Thank you for this exercise even though I know that Jesus cares for me, it helped me understand why I kept wanting and planning my apology. It is because He cares about Me! I belong to a Church community that I feel is not so commited. As there leader I am struggling to change this with God’s help. Please pray with me as I will keep trying, I will not give up. Thank you and God bless your Ministry.

Sally Marta
Sally Marta
October 6, 2020 5:11 pm

I did not have a Father growing up. I got a step-Dad when I was 8 1/2; I was a sweet little girl who loved the farm country in E. Oregon. I was so excited to finally be getting a Dad!

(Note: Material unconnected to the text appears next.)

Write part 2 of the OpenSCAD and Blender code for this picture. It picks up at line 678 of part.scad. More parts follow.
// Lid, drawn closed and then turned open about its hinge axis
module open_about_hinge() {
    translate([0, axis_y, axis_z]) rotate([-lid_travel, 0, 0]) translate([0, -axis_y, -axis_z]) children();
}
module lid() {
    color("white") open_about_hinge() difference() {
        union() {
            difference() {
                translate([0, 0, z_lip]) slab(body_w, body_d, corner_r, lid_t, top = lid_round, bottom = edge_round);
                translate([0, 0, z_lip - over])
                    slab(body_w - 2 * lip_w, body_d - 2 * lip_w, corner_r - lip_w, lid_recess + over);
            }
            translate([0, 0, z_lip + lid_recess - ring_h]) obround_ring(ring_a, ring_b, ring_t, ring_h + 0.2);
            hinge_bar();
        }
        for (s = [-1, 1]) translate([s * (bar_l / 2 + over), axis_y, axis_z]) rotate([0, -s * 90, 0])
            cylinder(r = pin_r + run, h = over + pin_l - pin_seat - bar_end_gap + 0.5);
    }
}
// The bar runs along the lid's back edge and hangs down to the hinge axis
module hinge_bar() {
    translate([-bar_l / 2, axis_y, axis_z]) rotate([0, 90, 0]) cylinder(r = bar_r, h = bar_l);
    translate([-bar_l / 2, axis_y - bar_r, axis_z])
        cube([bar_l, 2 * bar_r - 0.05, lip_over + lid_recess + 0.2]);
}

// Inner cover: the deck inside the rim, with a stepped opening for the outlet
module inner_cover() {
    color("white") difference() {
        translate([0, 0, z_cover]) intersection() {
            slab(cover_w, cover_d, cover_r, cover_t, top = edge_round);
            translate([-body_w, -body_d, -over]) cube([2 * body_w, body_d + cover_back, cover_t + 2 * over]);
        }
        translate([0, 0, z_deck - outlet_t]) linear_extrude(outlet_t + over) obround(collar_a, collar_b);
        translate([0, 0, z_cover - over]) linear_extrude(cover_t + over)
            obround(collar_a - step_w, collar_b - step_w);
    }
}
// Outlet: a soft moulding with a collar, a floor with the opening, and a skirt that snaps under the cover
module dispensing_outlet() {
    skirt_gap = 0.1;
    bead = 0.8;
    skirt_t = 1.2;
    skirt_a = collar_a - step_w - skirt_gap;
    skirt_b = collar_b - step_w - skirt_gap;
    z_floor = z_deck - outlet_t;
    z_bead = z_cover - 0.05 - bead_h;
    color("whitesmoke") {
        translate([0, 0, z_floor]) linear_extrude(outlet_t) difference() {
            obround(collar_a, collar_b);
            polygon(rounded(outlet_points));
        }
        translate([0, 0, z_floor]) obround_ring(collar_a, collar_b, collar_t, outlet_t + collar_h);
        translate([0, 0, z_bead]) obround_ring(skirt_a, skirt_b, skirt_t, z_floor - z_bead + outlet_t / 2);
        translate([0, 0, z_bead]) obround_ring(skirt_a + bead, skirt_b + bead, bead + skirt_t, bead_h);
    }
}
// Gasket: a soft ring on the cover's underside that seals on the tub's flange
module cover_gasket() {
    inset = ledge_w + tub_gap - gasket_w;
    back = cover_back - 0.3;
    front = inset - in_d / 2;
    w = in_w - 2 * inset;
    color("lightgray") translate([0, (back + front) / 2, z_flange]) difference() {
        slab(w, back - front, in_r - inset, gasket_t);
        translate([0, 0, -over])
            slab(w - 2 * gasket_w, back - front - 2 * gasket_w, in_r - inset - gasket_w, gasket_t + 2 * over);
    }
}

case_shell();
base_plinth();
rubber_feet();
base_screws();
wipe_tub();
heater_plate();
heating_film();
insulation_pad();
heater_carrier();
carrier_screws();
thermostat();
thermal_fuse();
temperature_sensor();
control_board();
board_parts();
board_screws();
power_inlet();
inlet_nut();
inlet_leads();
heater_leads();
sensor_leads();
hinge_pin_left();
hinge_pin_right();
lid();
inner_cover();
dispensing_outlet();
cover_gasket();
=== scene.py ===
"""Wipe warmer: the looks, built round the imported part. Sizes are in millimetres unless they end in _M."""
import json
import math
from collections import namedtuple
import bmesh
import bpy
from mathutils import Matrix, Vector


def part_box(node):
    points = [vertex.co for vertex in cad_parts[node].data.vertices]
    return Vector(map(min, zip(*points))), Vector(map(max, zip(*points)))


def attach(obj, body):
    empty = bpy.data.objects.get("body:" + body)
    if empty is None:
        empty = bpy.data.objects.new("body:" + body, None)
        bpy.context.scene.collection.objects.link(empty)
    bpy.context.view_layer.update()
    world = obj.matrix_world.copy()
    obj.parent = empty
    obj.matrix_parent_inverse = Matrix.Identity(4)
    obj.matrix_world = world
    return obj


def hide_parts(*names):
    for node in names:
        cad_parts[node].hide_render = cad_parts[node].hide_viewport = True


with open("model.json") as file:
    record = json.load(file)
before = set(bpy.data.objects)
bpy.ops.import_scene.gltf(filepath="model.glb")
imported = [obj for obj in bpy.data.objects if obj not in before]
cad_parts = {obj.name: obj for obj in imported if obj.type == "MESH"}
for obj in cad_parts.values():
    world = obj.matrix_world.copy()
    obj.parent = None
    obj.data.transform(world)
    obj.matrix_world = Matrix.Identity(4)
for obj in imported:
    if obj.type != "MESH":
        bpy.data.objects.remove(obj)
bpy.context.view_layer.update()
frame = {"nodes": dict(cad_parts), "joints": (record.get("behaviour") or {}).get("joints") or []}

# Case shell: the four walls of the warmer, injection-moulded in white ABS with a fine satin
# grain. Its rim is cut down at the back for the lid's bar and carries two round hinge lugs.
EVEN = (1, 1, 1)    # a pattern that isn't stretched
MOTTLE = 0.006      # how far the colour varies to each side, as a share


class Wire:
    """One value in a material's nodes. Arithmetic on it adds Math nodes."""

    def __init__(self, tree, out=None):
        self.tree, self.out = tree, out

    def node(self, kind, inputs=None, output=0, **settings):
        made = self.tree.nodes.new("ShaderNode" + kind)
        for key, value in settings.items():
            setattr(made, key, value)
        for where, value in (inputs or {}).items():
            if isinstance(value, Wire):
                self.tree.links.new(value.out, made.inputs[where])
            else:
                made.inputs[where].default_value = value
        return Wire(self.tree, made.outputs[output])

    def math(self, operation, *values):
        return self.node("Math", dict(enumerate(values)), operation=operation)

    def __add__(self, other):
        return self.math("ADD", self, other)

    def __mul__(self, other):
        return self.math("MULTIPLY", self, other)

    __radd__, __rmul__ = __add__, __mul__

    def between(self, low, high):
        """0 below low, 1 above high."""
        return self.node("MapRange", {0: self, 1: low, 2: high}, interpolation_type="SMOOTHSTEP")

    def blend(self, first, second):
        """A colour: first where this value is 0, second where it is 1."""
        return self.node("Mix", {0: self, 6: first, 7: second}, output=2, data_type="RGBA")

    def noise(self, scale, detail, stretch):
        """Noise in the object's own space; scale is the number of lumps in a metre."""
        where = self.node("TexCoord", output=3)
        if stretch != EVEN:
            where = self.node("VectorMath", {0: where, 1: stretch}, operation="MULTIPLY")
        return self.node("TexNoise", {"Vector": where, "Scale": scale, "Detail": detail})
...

He drank, caroused with women and was a mean drunk. Come home 2-3 days later and start in on us. I wanted to protect my Mom so I got most of the beatings.
Father in Heaven? Too far away for me. When I was 15 I was taking to Church by a friend’s family then fed a good Sunday dinner afterwards. My Mom worked and I didn’t want to go home! I met a boy who was a devout Christian. For real! He taught me many things about God & Jesus etc. I accepted God/Christ into my life.
I began to believe that human Dad’s were different than my Heavenly Father.
He’s been my Daddy/Dad/Father ever since and my Faith has gown deeper. I’m now 87 yr. old. Looking forward to meeting/seeing him for real in Heaven.